The New Testament recognizes a democratic simplicity, and not a hierarchical monarchy. There is no irregularity, but a perpetual proclamation of principles. There is no intimation that there was not a continuity of churches, for doubtless there was, but our insistence is that this was not the dominant note in apostolic life. No emphasis is put on a succession of baptisms, or the historical order of churches. Some of the apostles were disciples of John the Baptist (John 1 :35), but there is no record of the baptism of others, though they were baptized. Paul, the great missionary, was baptized by Ananias (Acts 9:17, 18), but it is not known who baptized Ananias. Nothing definite is known of the origin of the church at Damascus. The church at Antioch became the great foreign missionary center, but the history of its origin is not distinctly given. The church at Rome was already in existence when Paul wrote to them his letter. These silences occur all through the New Testament, but there is a constant recurrence of type, a persistence of fundamental doctrines, and a proclamation of principles.
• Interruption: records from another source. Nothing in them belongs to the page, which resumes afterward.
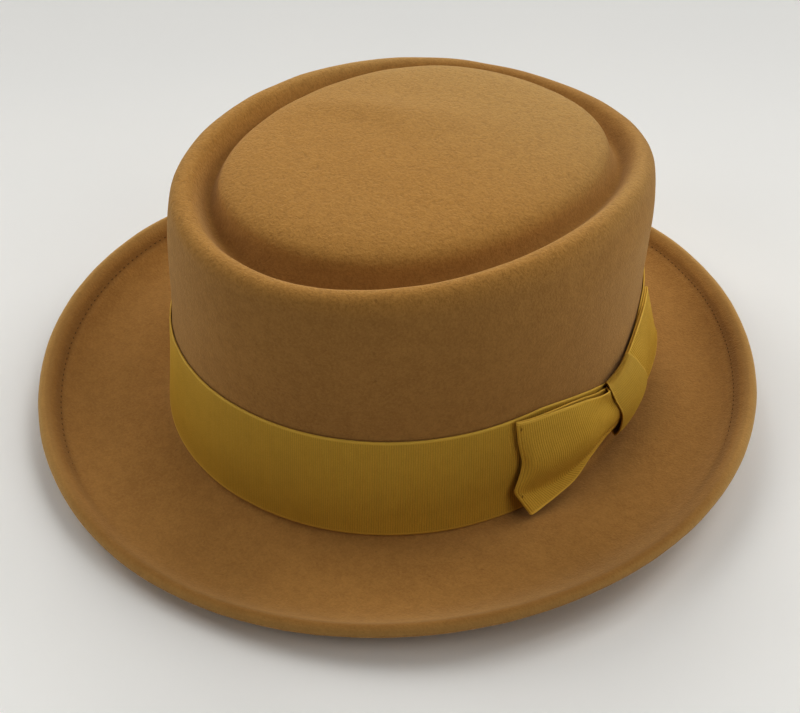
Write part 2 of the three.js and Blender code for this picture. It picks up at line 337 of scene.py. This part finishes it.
def feltMaterial(looks):
    g = Graph("felt")
    spans = looks["spans"]
    noises = {name: g.noise(g.place(), **noise) for name, noise in looks["noises"].items()}
    high = {name: noises[name].between(*span) for name, span in looks["high"].items()}
    low = {name: 1 - noises[name].between(*span) for name, span in looks["low"].items()}
    island = g.part("Object", "Z").between(*spans["islandHeight"])
    masks = {
        **seamMasks(g, spans),
        "mottle": high["mottle"],
        "clouds": low["clouds"],
        "island": island,
        "napTop": high["nap"],
        "napFoot": low["nap"],
        "fleck": low["fleck"],
        "crepe": low["crepe"] * island,
        "speck": high["speck"],
    }
    colours = dict(looks["colours"])
    # painted light on the island top, lighter towards its front, with painted sheen towards its back
    backward = g.part("Object", "Y").between(*spans["islandBack"])
    colours["island"] = g.blend(backward, colours["paintedLitTop"], colours["paintedSheen"])
    tone = colours["base"]
    for layer in looks["layers"]:
        amount = layer["amount"]
        if "onIsland" in layer:
            amount = island * layer["onIsland"] + amount
        tone = g.blend(masks[layer["mask"]] * amount, tone, colours[layer["towards"]])
    depths = looks["grain"]
    crinkle = island * depths["onIsland"] + masks["pucker"] * depths["pucker"] + depths["crepe"]
    grain = noises["nap"] * depths["nap"] + noises["fleck"] * depths["fleck"]
    grain = grain + noises["crepe"] * crinkle - masks["channel"] * depths["channel"]
    bump = g.bump(grain, **looks["bump"])
    return g.finish({**looks["finish"], "Base Color": tone, "Normal": bump})


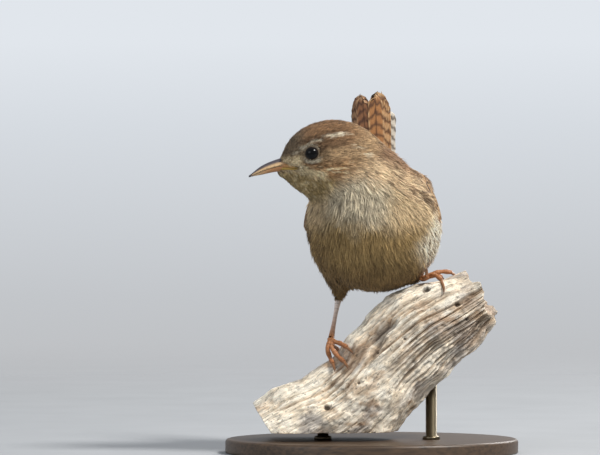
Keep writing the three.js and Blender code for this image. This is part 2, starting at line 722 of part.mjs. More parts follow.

This marked the whole apostolic period, and for that matter, every period since that time.

This recurrence of type is recognized even where error was detected. The disciples desired Jesus to rebuke a man who walked not with them (Mark 9 :40), but this Jesus refused to do. The church at Corinth was imperfect in practice and life. The Judaizing teachers constantly perverted the gospel, and John the Evangelist, in his last days, combated insidious error, but the great doctrines of the atoning work of Christ, conversion and repentance, the baptism of believers, the purity of the church, the freedom of the soul, and the collateral truths, were everywhere avowed. At times these principles have been combated and those who held them persecuted, often they have been obscured; sometimes they have been advocated by ignorant men, and at other times by brilliant graduates Of the universities, who frequently mixed the truth with philosophical speculations; yet; always, often under the most varied conditions, these principles have come to the surface.

Baptist churches have the most slender ties of organization, and a strong government is not according to their polity. They are like the river Rhone, which sometimes flows as a river broad and deep, but at other times is hidden in the sands. It, however, never loses its continuity or existence. It is simply hidden for a period. Baptist churches may disappear and reappear in the most unaccountable manner.. Persecuted everywhere by sword and by fire, their principles would appear to be almost extinct, when in a most wondrous way God would raise up some man, or some company of martyrs, to proclaim the truth.

The footsteps of the Baptists of the ages can more easily be traced by blood than by baptism. It is a 1ineage of suffering rather than a succession of bishops; a martyrdom of principle, rather than a dogmatic decree of councils; a golden chord of love, rather than an iron chain of succession, which, while attempting to rattle its links back to the apostles, has been of more service in chaining some protesting Baptist to the stake than in proclaiming the truth of the New Testament. It is, nevertheless, a right royal succession, that in every age the Baptists have been advocates of liberty for all, and have held that the gospel of the Son of God makes every man a free man in Christ Jesus.